Not all cases are handled, pointers are a glaring example; shouldn’t be too difficult, but I have not decided yet how to better approach them.

Code size

The code generate is really a lot. For this simple example we are talking about 500KB just for the object code (file .o). The fact that walkObject has three template parameters probably doesn’t help, but it seems a bit too much to me.

Awful code

The code is functional but not at all beautiful and difficult to mantain. I complained enough about the mixin code last time, so I’m not going to repeat myself :), but to that I’d also add having to use the visitor as a template parameter: since begin and end are template methods, using just the interface Visitor as argument won’t work, and the compiler will complain about not being able to find the code when linking.

Cycles cycles cycles […]

Cycles are not handled, the visitor must handle this by itself.

Custom behaviour

It’s not easy to customize the behaviour for a specific inspected class, since it seems one can’t override a method for specific template arguments, I’ll have to think about alternative solutions.

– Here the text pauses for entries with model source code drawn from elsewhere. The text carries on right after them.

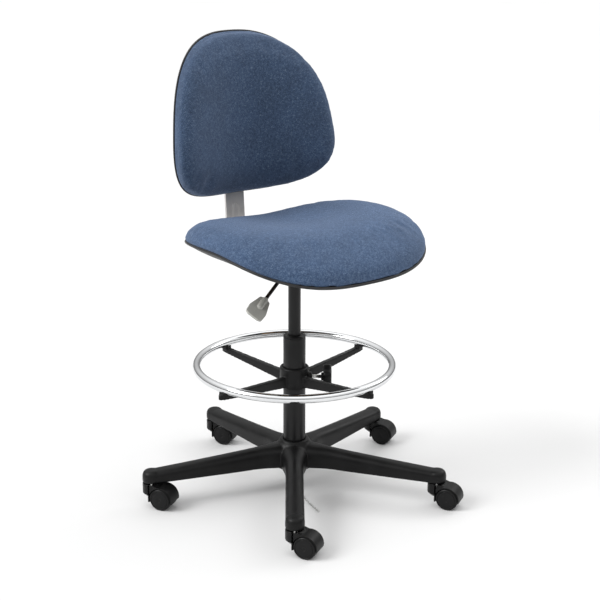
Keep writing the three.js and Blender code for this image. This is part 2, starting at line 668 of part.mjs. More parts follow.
// ---- Assembly ----
const chair = group(
  [...COLUMN_AT, 0], 0,
  node("base_star", baseStar(), "nylon"),
  ...[...Array(ARMS).keys()].map(caster),
  ...lift(),
  ...footring(),
  ...mechanism(),
  seat(),
  ...backSupport(),
  ...back(),
  ...chain(),
);

export default chair;
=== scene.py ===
"""Looks of the drafting chair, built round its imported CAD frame.

Shapes are drawn in millimetres about the column's axis and set down in the part's frame in metres.
The sitter looks along -Y, and the sitter's right is -X.
"""
import math

import bmesh
import bpy
import numpy as np
from mathutils import Matrix, Vector


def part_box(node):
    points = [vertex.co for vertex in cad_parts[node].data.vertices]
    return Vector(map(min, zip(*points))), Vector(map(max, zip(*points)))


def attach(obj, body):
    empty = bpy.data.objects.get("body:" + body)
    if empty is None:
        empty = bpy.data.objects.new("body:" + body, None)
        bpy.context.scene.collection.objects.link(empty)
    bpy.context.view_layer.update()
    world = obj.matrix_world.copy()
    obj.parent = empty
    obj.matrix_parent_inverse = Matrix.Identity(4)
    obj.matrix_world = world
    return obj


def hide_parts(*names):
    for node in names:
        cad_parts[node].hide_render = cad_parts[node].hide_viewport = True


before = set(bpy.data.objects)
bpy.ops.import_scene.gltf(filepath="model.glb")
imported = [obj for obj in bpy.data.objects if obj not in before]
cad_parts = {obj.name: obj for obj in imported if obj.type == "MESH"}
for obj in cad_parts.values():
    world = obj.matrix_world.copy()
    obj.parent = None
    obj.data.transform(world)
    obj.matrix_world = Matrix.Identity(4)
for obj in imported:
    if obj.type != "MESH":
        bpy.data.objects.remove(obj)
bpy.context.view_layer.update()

MM = 0.001
TAU = 2 * math.pi
column_low, column_high = (Vector(corner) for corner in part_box("column_tube"))
COLUMN = Vector(((column_low.x + column_high.x) / 2, (column_low.y + column_high.y) / 2, 0))

# ---- Driving dimensions, in millimetres about the column's axis ----
ARMS = 5
FIRST_ARM = -126.7
STEM_CIRCLE = 333
ARM_HALF_WIDTH = 20
ARM_ROOT, ARM_TIP = (60, 113), (58, 85)  # heights of the arm's underside and back
HUB_CORE = 60
TRAIL, TRAIL_HEADING = 29, -60
WHEEL_RADIUS, WHEEL_SIDES = 25, 16  # the CAD wheel stands on one of its flats
AXLE_HEIGHT = WHEEL_RADIUS * math.cos(math.pi / WHEEL_SIDES)
HOOD_RADIUS, HOOD_WIDTH, HOOD_TOP, HOOD_NOSE = 28, 41, 56, 20.5

TUBE_TOP, TUBE_RADIUS, TUBE_BORE = 361, 25, 22.6
CYLINDER_RADIUS = 14
RING_RADIUS, RING_TUBE, RING_HEIGHT = 219, 9.5, 297
FIRST_SPOKE = 9.5
CLAMP_HEADING, CLAMP_HEIGHT = -39, 268

LEVER_HEADING, LEVER_DROOP, LEVER_HEIGHT = 210, 16.6, 538
PADDLE_START, PADDLE_END, PADDLE_ROLL = 163, 231, -38

SEAT = dict(half_width=243, back=218, front=212, power=2.8, forward=42)
SEAT_RIM = dict(height=590, drop=36, drop_power=3.5, curl=20, rear=-10)
SEAT_CROWN, SEAT_DISH, SEAT_SIDE, SEAT_FLOOR = 54, 20, 8, 562

BACK = dict(half_width=199, up=186, down=168, up_power=2.6, down_power=3.0, narrowing=0.14)
BACK_Y, BACK_Z, BACK_LEAN, BACK_CURVE = 223.7, 825, 0.068, 0.0035
BACK_CROWN, BACK_CROWN_POWER, BACK_REAR = 59, 3.4, 8.6
BACK_HOLLOW, HOLLOW_ACROSS, HOLLOW_UP, HOLLOW_BELOW = 15, 105, 150, 15

PAD_RINGS, PAD_SIDES = 22, 180
PAD_OVERHANG, PAD_UNFILLED = 1.004, 3.5  # the pads are drawn a little flat, for the cloth run to fill
PAD_VOXEL, PUFF_CAP = 5, 5
PUFF_STEPS = 20
SHELL_RINGS, SHELL_SIDES = 16, 160
STRIP_RADIUS = 3

BAR_WIDTH, BAR_THICK, BAR_LEVEL, BAR_BEND, BAR_BEHIND = 50.8, 6, 545, 32, 20
HEIGHT_KNOB_UP = -62
RIB_START, RIB_TOP, RIB_HALF_WIDTH = 125, 626, 12

SMALL_KNOB, CLAMP_KNOB = (21, 16, 6), (29, 18, 6)  # radius, thickness and lobes

CHAIN_ROUTE = [
    (-13, -39, 43), (-14.5, -43, 33), (-16.5, -48, 21), (-19, -54.5, 10.5), (-22, -62, 4.4),
    (-25, -70, 2.3), (-28.5, -82, 2.2), (-32, -95, 2.2), (-35, -108, 2.2), (-38, -122, 2.2),
    (-40.5, -135, 2.2), (-42.7, -147.6, 2.2),
]
CHAIN_DIAMETER, LINK_WIRE, LINK_PITCH = 4.2, 0.42, 4.3
LINK_FIRST_TWIST = 35

CAMERA_DISTANCE, CAMERA_HEIGHT, CAMERA_PITCH = 2858.1, 1313.3, 16.869
CHAIR_TURN = 37  # degrees from the camera's side of the chair to the sitter's way
CAMERA_YAW, CAMERA_ROLL = 0.243, -0.164
CAMERA_LENS = 81.04

FLOOR_HALF = 40  # metres
LAMPS = (  # name, kind, place in metres in the camera's frame, softness, power
    ("key", "SUN", (-2.4, -0.9, 2.5), 0.5, 1.9),
    ("rim", "AREA", (2.6, 1.6, 2.4), 1.4, 22),
)


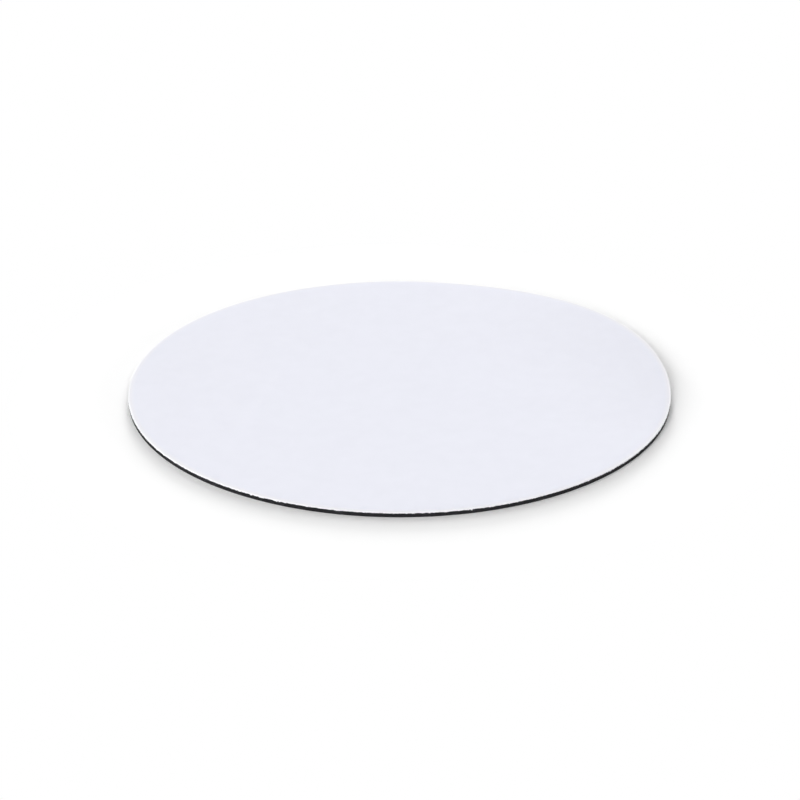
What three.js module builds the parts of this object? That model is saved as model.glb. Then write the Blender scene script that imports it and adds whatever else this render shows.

More rants about the compiler…

Sometimes it is hard to get right the generated code; I can print the code that I mixin, but it is without context, so bugs are harder to find. A compiler flag to output the expanded code would be much appreciated.

Also, it seems that the compiler (DMD 2.063) already does something similar, seeing that when I use mixins the error lines are usually messed up (which adds to the confusion when debugging, I must add), so maybe it is not an impossible task.

When abusing metaprogramming, sometimes the compiler crashes (or triggers an assert). That doesn’t give complete confidence on the generated code. And now ?

I hope the walker code will be useful to someone (not many people reading me I guess… but who knows ? :) ). In time I’ll try to make the it more complete, while fixing the above issues.

The serializer by itself could be a nice library, once implemented properly (the deserializer too). In particular I aim to implement a version with binary serialization, since it could prove useful for a couple of ideas I’m working on.